Exercise description —
Could you write out the opening lines of the data, word for word, stopping after the line that contains "return 0.3 *"?

— BEGIN —

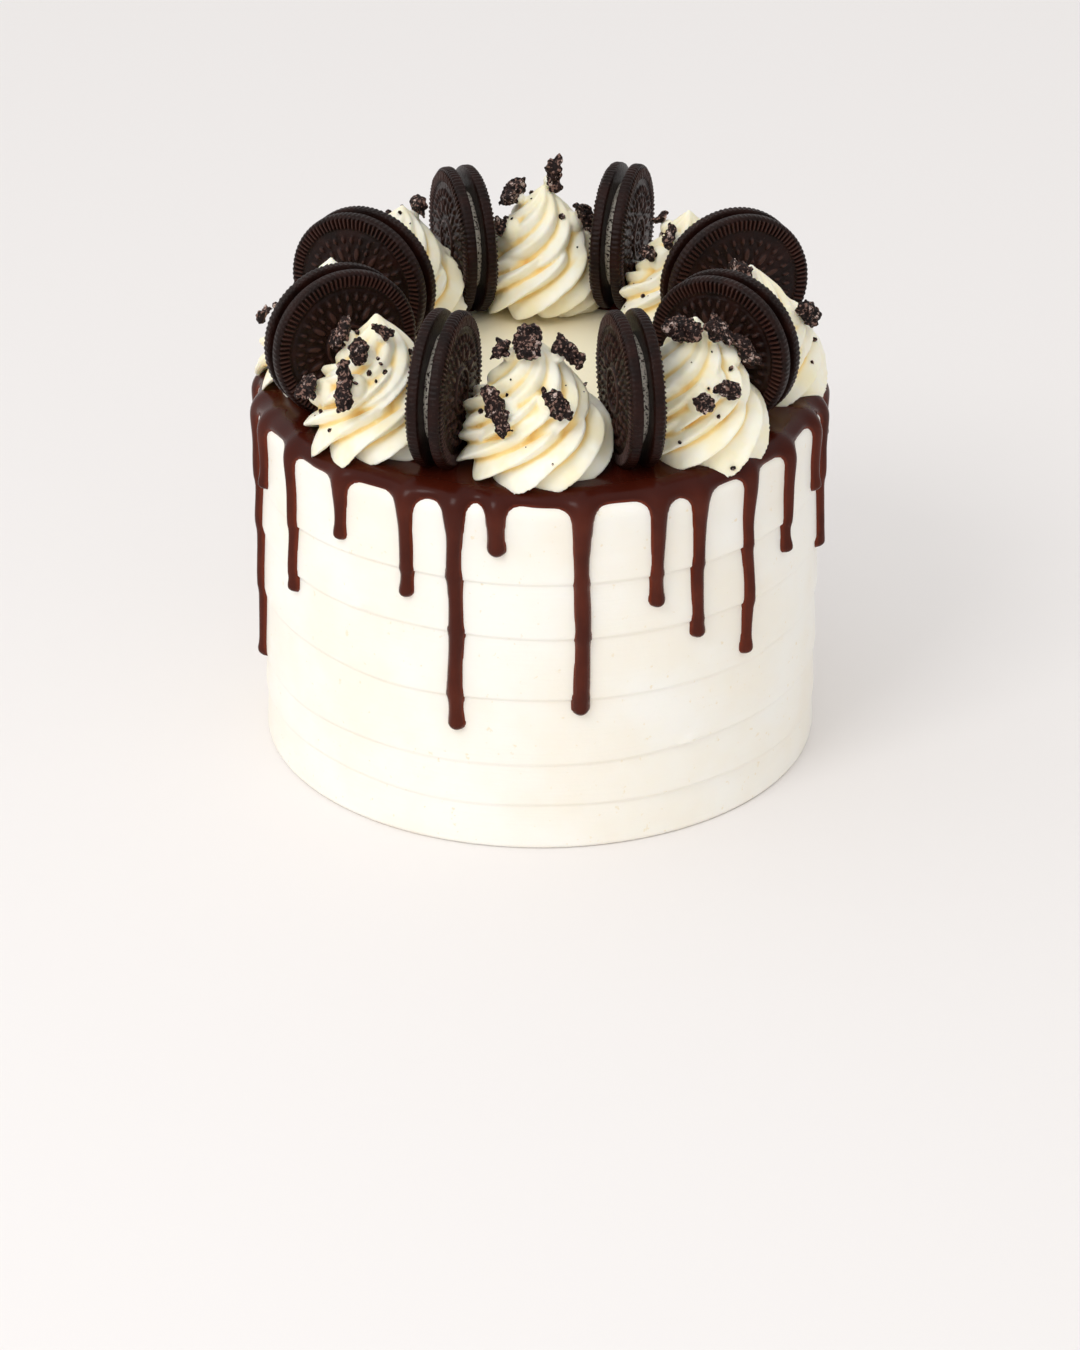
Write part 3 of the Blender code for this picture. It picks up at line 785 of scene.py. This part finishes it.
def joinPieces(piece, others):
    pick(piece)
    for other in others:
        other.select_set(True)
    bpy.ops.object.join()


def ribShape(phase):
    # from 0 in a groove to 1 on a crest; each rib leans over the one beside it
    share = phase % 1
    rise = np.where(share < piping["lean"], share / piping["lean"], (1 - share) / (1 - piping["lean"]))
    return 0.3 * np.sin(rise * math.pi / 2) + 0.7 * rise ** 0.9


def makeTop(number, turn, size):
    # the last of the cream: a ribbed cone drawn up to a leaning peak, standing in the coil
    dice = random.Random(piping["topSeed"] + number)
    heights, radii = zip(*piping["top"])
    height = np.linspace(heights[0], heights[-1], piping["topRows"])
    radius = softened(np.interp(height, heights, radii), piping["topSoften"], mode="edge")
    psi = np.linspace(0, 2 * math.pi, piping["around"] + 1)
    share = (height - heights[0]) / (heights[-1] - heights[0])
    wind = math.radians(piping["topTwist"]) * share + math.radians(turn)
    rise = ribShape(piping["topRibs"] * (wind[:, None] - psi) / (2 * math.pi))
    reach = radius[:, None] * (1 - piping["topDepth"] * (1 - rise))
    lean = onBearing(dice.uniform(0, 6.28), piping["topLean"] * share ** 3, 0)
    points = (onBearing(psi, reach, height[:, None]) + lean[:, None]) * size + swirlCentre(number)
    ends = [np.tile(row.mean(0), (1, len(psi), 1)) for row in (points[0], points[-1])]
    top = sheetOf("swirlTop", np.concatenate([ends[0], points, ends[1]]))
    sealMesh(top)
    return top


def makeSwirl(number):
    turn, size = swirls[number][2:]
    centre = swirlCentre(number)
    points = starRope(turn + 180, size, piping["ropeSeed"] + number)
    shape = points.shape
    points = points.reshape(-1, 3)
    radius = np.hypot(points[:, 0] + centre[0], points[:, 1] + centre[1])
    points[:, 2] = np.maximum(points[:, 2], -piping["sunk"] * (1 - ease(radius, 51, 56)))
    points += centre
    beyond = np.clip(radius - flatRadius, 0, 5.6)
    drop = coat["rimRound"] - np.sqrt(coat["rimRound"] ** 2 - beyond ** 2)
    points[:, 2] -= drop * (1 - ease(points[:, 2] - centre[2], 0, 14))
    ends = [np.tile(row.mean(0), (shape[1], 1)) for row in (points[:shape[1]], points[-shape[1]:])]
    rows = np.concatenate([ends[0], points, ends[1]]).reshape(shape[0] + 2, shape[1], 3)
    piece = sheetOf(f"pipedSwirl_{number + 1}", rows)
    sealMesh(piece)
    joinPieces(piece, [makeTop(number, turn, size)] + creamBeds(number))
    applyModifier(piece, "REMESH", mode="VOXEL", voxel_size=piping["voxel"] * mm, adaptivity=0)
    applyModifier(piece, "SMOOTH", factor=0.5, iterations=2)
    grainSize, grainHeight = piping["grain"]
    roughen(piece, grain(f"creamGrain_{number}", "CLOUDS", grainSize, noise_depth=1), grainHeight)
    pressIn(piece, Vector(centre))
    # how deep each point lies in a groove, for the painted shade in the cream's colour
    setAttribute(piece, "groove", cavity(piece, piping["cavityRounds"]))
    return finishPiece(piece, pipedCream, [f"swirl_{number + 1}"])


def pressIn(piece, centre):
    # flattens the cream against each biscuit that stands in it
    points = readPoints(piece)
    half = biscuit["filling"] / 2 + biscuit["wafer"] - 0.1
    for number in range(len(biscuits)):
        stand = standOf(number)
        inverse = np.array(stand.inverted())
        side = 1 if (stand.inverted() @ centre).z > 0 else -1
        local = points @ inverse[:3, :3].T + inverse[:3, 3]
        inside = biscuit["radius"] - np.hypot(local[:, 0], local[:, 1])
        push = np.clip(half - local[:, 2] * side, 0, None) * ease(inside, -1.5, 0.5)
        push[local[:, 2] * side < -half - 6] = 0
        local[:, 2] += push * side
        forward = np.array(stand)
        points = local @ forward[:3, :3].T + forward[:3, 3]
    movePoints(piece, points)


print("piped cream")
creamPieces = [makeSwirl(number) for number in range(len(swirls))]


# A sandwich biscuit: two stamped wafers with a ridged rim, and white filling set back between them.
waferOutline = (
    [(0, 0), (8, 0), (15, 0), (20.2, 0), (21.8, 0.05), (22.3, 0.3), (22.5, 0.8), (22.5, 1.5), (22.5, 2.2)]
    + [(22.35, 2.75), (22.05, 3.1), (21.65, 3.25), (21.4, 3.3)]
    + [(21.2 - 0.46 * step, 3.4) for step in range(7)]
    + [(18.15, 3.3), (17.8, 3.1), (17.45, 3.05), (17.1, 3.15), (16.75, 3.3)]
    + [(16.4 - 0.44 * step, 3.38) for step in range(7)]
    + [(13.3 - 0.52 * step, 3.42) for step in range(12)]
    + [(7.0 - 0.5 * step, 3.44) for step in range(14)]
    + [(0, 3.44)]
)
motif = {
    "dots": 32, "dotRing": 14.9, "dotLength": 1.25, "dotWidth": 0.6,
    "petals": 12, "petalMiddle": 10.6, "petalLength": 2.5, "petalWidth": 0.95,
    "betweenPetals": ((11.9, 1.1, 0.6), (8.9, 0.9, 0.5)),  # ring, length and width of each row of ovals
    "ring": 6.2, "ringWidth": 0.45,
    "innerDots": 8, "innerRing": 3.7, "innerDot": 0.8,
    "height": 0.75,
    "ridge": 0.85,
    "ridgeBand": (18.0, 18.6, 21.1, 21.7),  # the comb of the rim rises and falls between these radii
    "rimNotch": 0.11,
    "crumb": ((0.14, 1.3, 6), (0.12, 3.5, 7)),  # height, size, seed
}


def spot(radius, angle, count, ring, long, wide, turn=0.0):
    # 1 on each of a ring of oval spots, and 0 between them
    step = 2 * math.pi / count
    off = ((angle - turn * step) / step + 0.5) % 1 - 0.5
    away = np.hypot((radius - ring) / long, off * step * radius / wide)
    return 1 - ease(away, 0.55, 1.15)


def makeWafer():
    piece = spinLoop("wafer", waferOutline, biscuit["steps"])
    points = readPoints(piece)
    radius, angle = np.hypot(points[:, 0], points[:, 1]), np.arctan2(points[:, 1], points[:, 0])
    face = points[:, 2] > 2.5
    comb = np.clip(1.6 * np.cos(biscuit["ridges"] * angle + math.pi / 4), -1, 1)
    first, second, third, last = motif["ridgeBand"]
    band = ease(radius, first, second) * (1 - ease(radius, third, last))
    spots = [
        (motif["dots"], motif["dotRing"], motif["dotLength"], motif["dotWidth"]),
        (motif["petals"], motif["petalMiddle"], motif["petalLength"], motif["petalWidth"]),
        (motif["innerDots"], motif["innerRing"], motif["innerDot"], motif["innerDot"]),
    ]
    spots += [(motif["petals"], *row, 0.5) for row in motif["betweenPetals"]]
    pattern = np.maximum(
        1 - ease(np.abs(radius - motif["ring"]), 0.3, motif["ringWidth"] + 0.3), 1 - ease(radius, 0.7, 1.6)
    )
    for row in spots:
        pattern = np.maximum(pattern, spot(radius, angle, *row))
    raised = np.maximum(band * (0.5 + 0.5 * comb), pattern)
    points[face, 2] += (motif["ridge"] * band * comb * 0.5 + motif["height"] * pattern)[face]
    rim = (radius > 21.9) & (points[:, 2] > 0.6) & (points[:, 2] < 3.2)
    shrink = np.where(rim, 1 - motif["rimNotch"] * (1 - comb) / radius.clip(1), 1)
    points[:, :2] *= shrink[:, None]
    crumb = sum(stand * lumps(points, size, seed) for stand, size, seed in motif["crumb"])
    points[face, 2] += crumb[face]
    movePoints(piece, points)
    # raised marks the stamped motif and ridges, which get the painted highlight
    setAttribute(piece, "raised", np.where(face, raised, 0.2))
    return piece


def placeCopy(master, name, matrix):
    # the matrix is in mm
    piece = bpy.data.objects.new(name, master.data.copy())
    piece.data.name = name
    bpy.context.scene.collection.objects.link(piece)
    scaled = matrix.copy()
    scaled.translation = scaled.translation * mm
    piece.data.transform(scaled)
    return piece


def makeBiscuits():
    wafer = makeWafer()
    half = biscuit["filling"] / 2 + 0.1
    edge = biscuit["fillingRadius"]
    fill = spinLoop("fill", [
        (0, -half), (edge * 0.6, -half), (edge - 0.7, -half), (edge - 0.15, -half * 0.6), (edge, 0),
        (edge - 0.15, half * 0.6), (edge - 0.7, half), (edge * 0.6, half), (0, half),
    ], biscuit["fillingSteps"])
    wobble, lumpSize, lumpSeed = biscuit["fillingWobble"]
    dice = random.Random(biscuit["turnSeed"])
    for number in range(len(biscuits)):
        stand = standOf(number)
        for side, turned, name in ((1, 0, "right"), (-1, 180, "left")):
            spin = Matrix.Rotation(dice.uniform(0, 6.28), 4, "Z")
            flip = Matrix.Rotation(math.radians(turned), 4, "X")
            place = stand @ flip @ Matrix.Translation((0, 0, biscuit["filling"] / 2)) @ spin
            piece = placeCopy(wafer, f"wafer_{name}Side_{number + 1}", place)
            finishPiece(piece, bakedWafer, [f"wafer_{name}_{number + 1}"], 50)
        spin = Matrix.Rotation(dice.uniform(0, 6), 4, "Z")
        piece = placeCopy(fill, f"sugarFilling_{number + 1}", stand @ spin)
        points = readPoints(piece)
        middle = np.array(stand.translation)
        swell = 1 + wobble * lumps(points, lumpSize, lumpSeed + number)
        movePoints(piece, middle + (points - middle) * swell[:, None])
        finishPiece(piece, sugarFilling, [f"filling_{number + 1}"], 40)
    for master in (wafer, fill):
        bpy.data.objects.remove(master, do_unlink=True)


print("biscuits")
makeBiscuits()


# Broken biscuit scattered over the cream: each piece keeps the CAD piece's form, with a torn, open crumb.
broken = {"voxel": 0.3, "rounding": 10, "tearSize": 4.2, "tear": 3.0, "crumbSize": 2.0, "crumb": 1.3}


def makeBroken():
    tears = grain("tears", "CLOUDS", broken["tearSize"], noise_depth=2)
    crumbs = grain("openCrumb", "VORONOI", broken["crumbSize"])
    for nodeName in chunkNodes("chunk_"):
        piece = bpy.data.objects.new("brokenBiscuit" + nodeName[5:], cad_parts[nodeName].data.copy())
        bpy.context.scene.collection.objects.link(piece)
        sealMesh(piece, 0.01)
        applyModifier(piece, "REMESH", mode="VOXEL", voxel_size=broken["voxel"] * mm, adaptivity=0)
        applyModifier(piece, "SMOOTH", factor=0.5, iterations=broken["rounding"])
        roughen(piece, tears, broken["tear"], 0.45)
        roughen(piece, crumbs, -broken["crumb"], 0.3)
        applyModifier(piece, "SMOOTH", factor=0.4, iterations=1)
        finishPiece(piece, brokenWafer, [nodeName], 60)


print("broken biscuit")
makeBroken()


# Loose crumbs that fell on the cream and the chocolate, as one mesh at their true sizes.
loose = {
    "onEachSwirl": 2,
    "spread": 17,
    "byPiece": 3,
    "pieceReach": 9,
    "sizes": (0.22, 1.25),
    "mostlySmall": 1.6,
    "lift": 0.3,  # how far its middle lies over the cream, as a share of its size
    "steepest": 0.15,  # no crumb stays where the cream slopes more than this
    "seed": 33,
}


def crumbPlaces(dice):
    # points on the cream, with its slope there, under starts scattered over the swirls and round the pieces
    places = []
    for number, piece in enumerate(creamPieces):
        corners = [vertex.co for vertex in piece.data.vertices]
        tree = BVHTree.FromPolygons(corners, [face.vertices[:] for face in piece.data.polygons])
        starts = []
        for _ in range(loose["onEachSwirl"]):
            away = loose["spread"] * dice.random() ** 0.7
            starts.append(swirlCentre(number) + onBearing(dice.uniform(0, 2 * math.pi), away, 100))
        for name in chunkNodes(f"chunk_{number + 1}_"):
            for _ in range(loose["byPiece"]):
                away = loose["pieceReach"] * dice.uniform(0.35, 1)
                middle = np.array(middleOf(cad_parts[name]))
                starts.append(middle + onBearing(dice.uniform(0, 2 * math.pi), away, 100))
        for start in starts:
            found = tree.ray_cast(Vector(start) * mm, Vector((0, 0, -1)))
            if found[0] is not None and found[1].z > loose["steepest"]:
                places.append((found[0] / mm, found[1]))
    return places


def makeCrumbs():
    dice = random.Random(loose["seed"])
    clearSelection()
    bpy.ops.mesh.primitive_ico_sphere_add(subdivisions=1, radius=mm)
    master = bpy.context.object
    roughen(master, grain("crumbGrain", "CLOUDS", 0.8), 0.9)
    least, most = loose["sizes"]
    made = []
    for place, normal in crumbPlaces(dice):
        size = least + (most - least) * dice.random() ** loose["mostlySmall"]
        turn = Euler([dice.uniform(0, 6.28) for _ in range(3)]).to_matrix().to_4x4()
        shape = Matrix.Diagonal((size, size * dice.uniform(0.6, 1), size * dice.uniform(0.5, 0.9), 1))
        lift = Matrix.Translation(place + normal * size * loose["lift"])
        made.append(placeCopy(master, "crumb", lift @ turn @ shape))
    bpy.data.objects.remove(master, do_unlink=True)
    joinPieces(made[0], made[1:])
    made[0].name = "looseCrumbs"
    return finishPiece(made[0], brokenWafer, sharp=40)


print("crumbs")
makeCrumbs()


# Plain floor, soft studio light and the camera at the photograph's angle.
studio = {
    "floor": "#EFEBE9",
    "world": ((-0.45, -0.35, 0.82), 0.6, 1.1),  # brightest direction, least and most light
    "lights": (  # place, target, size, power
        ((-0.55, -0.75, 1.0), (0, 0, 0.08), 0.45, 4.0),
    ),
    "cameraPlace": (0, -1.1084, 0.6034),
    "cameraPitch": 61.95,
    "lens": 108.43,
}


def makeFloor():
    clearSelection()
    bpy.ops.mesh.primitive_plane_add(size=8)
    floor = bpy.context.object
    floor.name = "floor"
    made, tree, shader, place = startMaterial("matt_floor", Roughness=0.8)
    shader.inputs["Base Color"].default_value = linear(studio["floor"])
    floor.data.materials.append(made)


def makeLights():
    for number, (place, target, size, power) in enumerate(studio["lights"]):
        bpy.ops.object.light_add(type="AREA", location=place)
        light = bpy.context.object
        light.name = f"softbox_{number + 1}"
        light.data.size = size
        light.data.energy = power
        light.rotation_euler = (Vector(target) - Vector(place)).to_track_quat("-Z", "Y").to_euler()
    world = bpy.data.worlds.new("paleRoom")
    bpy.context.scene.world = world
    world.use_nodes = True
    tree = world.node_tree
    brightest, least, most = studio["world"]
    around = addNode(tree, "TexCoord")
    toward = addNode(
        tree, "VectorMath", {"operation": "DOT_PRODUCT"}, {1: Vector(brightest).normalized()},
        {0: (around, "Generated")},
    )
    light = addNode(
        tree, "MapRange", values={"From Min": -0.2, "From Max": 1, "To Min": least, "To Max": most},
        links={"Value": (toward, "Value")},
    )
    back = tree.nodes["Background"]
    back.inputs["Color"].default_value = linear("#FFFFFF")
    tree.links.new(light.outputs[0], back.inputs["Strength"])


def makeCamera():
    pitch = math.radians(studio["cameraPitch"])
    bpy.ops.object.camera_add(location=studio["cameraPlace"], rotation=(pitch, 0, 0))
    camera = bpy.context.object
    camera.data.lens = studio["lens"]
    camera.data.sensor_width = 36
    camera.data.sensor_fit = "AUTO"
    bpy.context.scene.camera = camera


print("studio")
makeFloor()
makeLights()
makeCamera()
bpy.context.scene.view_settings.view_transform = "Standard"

— END —

Response to this task —
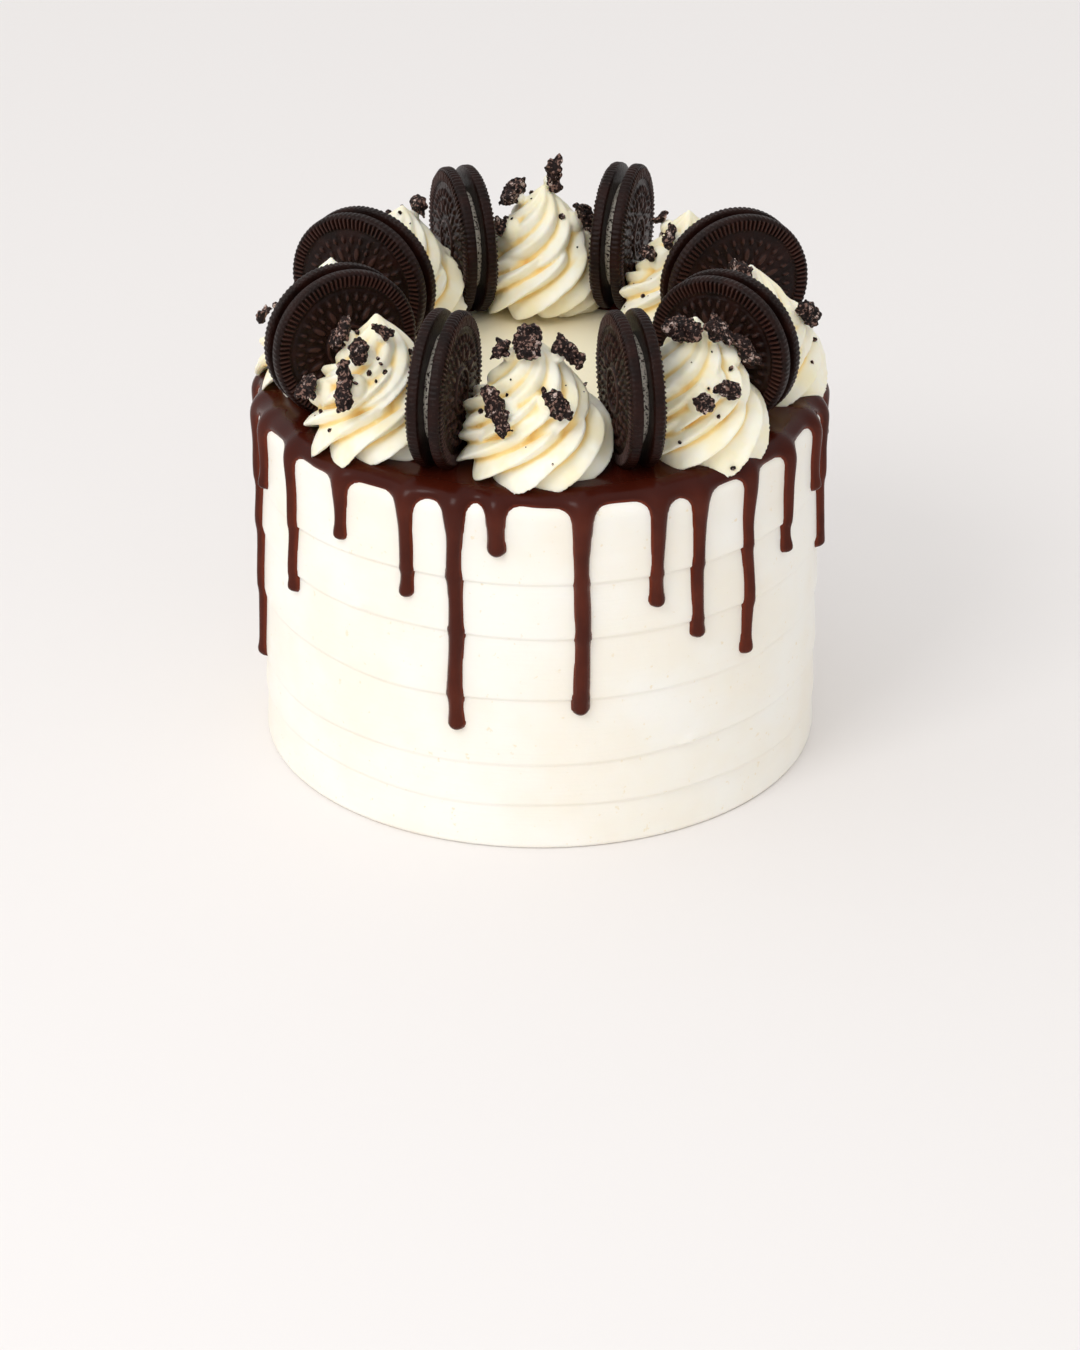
Write part 3 of the Blender code for this picture. It picks up at line 785 of scene.py. This part finishes it.
def joinPieces(piece, others):
    pick(piece)
    for other in others:
        other.select_set(True)
    bpy.ops.object.join()


def ribShape(phase):
    # from 0 in a groove to 1 on a crest; each rib leans over the one beside it
    share = phase % 1
    rise = np.where(share < piping["lean"], share / piping["lean"], (1 - share) / (1 - piping["lean"]))
    return 0.3 * np.sin(rise * math.pi / 2) + 0.7 * rise ** 0.9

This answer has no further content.